• Do this: Only the lines from the one containing "Keep writing the" down to the one containing "return [Pos(TUBE_X, 0, TUBE_AXIS) * ring]" should be printed, exactly as they stand, ends included.

• Supplied data:
# # #

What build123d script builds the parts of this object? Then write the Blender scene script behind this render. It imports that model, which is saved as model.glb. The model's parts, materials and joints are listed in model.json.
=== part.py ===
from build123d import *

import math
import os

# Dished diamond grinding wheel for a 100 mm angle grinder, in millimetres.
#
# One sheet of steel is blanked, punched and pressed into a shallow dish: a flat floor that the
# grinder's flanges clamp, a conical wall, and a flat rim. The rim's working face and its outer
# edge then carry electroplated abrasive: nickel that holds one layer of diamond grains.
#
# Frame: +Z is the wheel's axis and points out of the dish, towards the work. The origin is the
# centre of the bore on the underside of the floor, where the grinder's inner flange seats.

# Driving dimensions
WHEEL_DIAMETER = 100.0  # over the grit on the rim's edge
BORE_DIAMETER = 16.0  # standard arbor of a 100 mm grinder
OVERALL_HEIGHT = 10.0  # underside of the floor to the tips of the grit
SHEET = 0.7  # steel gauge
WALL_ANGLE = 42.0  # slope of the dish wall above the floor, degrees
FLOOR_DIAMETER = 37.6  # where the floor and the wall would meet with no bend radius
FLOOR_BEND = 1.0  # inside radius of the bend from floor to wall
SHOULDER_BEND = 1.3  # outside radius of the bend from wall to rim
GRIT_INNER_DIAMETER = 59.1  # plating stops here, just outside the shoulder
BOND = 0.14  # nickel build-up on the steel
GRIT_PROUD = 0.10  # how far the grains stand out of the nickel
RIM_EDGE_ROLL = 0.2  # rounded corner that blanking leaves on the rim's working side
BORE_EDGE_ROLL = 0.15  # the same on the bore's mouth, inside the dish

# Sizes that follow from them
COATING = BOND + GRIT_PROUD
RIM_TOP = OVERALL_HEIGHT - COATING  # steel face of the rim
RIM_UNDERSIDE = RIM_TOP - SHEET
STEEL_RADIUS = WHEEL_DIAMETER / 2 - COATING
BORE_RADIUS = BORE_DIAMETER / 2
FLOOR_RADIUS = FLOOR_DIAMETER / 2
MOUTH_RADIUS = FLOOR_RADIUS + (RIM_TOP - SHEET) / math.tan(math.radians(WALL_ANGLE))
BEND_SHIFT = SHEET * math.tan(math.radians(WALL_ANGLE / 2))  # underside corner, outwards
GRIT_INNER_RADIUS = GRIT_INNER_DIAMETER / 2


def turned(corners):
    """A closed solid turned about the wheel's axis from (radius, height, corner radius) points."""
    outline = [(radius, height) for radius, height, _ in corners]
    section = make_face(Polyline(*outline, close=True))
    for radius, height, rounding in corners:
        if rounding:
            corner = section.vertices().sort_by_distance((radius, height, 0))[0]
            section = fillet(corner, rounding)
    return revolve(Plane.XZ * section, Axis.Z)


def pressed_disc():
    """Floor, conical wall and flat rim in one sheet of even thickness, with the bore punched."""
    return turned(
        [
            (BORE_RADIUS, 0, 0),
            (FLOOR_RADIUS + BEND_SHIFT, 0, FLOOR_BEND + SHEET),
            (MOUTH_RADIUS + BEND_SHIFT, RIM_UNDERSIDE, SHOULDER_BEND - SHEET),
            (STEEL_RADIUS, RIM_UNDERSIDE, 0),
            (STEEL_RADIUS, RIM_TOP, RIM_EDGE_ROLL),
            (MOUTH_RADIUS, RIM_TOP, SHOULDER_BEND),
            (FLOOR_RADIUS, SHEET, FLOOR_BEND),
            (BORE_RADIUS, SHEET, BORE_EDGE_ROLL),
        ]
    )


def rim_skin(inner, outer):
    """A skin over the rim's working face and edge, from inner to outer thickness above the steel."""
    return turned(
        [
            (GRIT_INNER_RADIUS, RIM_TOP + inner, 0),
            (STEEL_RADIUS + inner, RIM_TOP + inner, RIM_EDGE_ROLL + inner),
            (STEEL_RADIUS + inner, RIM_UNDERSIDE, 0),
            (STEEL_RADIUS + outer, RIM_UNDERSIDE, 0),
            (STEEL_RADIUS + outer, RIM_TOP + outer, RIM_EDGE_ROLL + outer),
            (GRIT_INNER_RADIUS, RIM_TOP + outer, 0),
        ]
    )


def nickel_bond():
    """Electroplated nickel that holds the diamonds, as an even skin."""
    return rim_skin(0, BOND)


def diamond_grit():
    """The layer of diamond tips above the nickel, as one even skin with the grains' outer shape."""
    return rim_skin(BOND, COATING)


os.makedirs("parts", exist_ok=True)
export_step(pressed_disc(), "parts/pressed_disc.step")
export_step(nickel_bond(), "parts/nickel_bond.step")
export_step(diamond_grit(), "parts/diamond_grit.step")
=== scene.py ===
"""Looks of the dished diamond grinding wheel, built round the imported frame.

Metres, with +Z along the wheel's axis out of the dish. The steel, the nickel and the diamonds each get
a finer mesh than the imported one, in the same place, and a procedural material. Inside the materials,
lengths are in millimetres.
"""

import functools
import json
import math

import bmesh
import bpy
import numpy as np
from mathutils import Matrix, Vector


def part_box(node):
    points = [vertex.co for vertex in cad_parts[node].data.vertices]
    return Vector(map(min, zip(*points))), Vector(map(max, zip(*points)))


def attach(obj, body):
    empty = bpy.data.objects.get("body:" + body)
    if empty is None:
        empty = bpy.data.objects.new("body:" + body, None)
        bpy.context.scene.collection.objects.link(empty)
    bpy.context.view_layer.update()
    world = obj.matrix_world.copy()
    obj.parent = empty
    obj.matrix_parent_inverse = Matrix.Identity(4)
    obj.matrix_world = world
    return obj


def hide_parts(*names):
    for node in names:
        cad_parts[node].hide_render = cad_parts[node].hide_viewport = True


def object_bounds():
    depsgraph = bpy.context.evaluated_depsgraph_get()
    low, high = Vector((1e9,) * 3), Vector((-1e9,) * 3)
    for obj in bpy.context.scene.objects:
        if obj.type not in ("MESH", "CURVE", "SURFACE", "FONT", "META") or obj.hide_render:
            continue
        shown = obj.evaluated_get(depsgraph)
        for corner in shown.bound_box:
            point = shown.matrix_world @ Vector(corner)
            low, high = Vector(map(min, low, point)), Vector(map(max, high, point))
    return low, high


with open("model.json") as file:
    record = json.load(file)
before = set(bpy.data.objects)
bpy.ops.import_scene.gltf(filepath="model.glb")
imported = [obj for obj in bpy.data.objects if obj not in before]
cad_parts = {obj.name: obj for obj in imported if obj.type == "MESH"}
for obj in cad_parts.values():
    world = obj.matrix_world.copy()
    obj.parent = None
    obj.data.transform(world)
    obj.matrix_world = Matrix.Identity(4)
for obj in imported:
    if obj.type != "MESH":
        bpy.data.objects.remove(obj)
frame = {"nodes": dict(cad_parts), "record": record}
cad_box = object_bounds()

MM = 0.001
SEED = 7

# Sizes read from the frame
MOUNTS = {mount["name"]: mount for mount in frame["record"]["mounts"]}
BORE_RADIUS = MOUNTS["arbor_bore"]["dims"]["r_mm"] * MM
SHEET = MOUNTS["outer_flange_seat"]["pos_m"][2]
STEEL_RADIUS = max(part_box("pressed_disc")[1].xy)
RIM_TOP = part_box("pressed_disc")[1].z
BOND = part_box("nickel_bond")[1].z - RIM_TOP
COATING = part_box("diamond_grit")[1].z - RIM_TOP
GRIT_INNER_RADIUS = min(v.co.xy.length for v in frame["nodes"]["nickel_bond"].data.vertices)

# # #

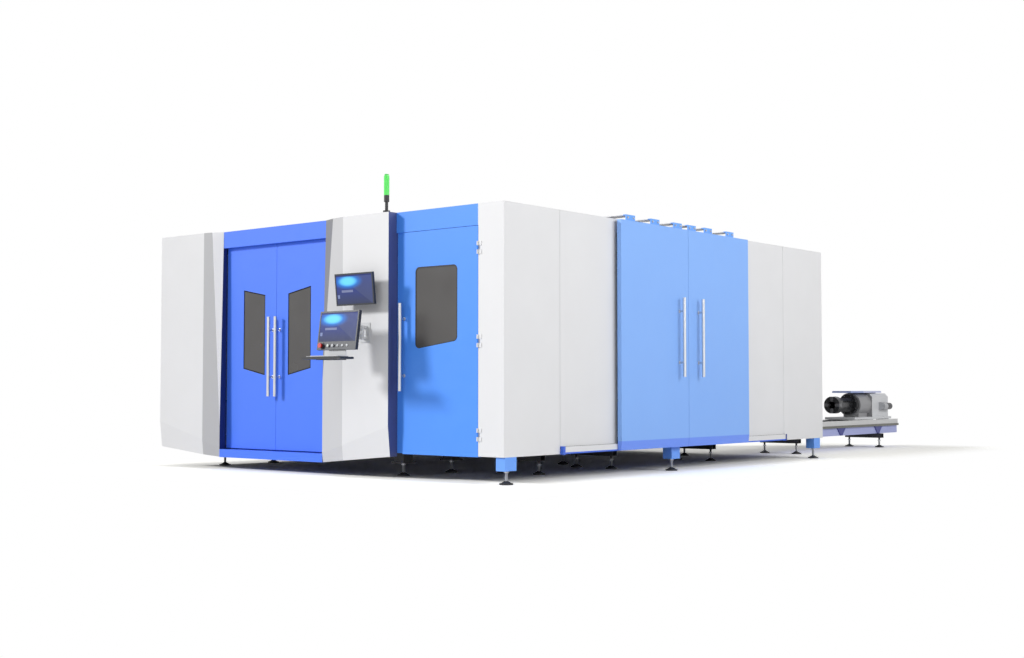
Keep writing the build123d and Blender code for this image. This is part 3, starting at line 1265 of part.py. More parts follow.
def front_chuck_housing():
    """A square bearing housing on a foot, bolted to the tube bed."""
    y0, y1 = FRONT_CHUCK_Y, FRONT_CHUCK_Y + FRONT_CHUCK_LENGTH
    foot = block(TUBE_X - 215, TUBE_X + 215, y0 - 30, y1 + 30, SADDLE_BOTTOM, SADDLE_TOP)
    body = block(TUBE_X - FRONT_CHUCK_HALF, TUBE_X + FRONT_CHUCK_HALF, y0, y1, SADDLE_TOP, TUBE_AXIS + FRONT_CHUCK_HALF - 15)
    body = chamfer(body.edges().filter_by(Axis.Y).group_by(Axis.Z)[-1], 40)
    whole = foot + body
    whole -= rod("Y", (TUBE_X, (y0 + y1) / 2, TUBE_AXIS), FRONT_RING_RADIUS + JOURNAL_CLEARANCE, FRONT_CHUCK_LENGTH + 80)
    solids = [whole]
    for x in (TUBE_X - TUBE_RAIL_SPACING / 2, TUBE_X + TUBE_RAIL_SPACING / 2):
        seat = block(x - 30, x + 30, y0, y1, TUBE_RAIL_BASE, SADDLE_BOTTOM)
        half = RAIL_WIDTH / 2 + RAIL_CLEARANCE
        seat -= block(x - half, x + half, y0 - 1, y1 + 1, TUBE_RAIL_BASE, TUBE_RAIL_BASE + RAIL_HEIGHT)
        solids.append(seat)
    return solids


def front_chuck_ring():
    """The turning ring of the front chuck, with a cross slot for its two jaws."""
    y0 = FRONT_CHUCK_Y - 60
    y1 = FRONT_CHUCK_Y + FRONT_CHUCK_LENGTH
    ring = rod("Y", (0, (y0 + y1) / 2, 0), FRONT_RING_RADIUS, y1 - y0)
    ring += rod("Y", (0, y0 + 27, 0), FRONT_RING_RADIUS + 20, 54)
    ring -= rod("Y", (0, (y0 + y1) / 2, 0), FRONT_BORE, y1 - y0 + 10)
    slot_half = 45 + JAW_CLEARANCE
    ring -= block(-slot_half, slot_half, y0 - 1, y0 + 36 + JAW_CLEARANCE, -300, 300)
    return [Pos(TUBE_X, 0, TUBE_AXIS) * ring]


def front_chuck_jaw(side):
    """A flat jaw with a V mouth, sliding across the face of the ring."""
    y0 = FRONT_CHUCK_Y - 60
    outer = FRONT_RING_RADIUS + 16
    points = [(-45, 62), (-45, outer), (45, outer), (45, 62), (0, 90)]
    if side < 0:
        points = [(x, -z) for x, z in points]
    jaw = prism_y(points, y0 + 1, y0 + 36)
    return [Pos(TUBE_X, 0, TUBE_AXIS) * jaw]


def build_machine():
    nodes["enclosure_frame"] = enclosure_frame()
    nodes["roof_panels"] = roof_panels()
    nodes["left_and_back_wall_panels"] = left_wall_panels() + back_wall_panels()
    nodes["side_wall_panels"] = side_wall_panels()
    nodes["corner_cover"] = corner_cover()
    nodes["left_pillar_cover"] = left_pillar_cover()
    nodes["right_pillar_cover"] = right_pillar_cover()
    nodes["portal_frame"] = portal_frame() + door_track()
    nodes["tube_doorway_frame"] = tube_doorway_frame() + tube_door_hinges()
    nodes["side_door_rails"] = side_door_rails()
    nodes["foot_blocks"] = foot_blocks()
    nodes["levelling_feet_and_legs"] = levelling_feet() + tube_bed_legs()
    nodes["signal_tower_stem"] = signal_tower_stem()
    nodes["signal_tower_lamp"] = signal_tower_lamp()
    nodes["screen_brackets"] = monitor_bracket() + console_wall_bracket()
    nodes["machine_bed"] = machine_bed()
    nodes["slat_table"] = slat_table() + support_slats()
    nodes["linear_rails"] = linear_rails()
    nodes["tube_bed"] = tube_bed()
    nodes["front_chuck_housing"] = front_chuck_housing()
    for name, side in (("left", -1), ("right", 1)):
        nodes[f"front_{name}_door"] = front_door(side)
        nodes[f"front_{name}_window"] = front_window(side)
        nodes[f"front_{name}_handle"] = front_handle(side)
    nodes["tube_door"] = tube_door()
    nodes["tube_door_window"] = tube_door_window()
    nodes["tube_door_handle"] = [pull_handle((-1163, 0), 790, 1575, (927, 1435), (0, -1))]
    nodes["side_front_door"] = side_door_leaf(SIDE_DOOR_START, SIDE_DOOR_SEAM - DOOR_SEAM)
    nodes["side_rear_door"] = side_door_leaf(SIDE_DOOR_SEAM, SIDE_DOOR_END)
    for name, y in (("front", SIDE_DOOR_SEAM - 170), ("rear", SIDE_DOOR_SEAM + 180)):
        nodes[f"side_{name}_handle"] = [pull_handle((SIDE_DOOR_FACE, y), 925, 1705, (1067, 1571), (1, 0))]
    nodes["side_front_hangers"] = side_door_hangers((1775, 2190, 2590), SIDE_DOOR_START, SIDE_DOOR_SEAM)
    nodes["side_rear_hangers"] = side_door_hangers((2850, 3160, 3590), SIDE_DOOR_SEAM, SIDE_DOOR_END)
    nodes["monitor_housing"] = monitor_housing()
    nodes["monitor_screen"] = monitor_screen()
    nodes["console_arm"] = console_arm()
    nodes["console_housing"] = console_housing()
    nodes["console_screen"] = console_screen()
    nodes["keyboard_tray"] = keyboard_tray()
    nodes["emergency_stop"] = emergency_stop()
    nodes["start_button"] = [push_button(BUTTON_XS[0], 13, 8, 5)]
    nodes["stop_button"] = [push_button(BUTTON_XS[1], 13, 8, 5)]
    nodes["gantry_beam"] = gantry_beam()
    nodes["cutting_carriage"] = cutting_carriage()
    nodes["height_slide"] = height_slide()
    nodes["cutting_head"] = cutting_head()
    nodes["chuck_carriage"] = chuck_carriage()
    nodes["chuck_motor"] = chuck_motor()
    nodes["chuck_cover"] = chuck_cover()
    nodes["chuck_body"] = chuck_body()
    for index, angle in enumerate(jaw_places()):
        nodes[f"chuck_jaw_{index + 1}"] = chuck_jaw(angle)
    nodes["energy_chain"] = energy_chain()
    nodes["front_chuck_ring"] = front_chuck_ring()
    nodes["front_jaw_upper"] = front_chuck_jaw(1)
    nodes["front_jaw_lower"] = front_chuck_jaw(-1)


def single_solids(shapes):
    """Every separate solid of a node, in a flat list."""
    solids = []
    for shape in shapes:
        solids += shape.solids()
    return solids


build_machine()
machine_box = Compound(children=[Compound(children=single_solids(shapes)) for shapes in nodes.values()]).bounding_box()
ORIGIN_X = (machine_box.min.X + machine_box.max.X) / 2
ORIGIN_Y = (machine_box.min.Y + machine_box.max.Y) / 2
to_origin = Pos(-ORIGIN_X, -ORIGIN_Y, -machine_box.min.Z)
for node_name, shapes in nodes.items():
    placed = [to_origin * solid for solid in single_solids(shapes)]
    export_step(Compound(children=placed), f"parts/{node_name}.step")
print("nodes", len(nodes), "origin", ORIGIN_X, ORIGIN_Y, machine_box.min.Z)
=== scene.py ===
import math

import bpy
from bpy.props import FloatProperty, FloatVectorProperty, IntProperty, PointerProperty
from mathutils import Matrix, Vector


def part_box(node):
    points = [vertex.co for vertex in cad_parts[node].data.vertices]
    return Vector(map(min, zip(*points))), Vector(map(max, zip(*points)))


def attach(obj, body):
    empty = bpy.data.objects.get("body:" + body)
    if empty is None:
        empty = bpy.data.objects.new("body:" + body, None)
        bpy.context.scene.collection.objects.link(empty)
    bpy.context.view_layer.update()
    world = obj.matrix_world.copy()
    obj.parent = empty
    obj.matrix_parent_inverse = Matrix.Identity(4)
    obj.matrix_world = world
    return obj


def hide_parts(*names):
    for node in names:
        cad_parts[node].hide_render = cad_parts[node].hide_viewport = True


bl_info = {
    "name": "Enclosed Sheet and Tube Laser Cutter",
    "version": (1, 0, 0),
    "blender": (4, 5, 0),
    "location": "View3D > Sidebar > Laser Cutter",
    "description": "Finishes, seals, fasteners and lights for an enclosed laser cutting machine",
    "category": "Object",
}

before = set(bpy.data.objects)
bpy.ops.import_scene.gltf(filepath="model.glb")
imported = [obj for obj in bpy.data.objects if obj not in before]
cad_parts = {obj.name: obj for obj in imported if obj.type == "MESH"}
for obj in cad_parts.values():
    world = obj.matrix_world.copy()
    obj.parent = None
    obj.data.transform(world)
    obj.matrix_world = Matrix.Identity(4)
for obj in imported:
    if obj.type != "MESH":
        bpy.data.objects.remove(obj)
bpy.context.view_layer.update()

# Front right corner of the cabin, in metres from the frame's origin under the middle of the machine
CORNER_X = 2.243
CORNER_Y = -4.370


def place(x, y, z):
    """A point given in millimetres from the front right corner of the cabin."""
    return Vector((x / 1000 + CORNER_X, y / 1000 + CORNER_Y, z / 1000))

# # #

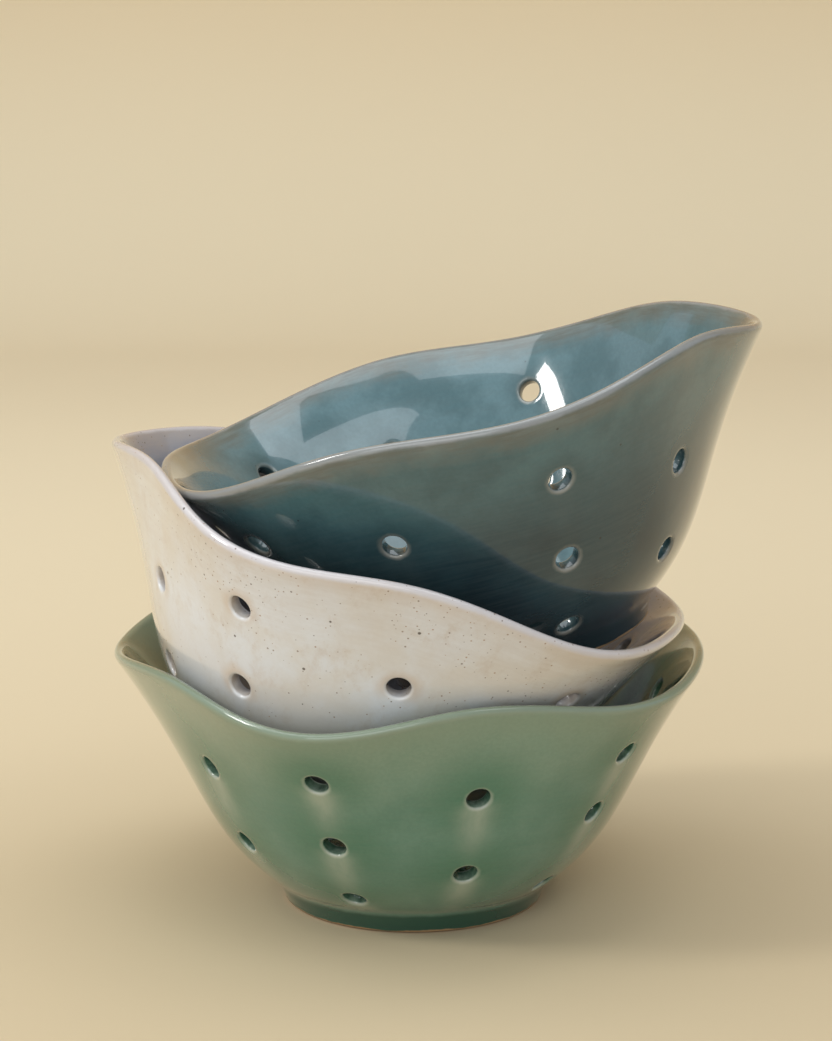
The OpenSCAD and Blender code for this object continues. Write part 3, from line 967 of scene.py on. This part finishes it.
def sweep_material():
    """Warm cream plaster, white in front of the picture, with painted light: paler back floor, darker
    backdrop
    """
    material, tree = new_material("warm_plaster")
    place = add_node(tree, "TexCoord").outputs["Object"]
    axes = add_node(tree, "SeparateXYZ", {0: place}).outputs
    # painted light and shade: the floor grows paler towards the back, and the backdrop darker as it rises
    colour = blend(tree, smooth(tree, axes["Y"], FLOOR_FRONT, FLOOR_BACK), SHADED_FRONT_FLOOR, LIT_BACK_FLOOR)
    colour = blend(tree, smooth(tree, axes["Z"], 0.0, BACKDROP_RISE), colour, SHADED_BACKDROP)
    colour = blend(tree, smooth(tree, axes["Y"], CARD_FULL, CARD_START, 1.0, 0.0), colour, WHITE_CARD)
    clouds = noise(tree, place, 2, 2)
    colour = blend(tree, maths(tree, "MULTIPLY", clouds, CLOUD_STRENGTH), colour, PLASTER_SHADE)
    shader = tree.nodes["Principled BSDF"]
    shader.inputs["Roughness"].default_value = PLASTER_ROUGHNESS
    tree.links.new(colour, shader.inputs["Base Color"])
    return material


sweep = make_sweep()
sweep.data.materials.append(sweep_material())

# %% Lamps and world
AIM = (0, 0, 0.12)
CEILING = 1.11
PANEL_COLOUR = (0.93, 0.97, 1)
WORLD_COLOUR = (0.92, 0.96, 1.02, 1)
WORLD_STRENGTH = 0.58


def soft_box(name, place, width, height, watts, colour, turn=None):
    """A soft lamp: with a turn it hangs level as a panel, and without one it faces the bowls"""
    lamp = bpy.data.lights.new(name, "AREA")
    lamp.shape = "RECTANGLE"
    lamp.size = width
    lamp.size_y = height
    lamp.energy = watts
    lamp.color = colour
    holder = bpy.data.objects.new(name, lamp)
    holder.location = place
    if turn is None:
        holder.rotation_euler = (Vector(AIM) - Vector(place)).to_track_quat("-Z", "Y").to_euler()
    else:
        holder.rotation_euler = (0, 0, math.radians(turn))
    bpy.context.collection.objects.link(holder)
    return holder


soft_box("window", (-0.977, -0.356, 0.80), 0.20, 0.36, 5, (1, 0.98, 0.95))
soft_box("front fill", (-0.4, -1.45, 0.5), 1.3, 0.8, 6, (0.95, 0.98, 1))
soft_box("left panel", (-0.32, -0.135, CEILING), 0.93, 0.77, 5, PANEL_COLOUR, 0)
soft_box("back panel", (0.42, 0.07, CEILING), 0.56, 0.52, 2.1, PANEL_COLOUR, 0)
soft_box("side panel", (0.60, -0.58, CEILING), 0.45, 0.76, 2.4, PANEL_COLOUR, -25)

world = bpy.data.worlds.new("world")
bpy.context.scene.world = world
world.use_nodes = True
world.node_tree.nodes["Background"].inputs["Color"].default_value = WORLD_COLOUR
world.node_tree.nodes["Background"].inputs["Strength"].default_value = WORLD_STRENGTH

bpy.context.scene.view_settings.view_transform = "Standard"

# # #

• Solution:
Keep writing the build123d and Blender code for this image. This is part 3, starting at line 1265 of part.py. More parts follow.
def front_chuck_housing():
    """A square bearing housing on a foot, bolted to the tube bed."""
    y0, y1 = FRONT_CHUCK_Y, FRONT_CHUCK_Y + FRONT_CHUCK_LENGTH
    foot = block(TUBE_X - 215, TUBE_X + 215, y0 - 30, y1 + 30, SADDLE_BOTTOM, SADDLE_TOP)
    body = block(TUBE_X - FRONT_CHUCK_HALF, TUBE_X + FRONT_CHUCK_HALF, y0, y1, SADDLE_TOP, TUBE_AXIS + FRONT_CHUCK_HALF - 15)
    body = chamfer(body.edges().filter_by(Axis.Y).group_by(Axis.Z)[-1], 40)
    whole = foot + body
    whole -= rod("Y", (TUBE_X, (y0 + y1) / 2, TUBE_AXIS), FRONT_RING_RADIUS + JOURNAL_CLEARANCE, FRONT_CHUCK_LENGTH + 80)
    solids = [whole]
    for x in (TUBE_X - TUBE_RAIL_SPACING / 2, TUBE_X + TUBE_RAIL_SPACING / 2):
        seat = block(x - 30, x + 30, y0, y1, TUBE_RAIL_BASE, SADDLE_BOTTOM)
        half = RAIL_WIDTH / 2 + RAIL_CLEARANCE
        seat -= block(x - half, x + half, y0 - 1, y1 + 1, TUBE_RAIL_BASE, TUBE_RAIL_BASE + RAIL_HEIGHT)
        solids.append(seat)
    return solids


def front_chuck_ring():
    """The turning ring of the front chuck, with a cross slot for its two jaws."""
    y0 = FRONT_CHUCK_Y - 60
    y1 = FRONT_CHUCK_Y + FRONT_CHUCK_LENGTH
    ring = rod("Y", (0, (y0 + y1) / 2, 0), FRONT_RING_RADIUS, y1 - y0)
    ring += rod("Y", (0, y0 + 27, 0), FRONT_RING_RADIUS + 20, 54)
    ring -= rod("Y", (0, (y0 + y1) / 2, 0), FRONT_BORE, y1 - y0 + 10)
    slot_half = 45 + JAW_CLEARANCE
    ring -= block(-slot_half, slot_half, y0 - 1, y0 + 36 + JAW_CLEARANCE, -300, 300)
    return [Pos(TUBE_X, 0, TUBE_AXIS) * ring]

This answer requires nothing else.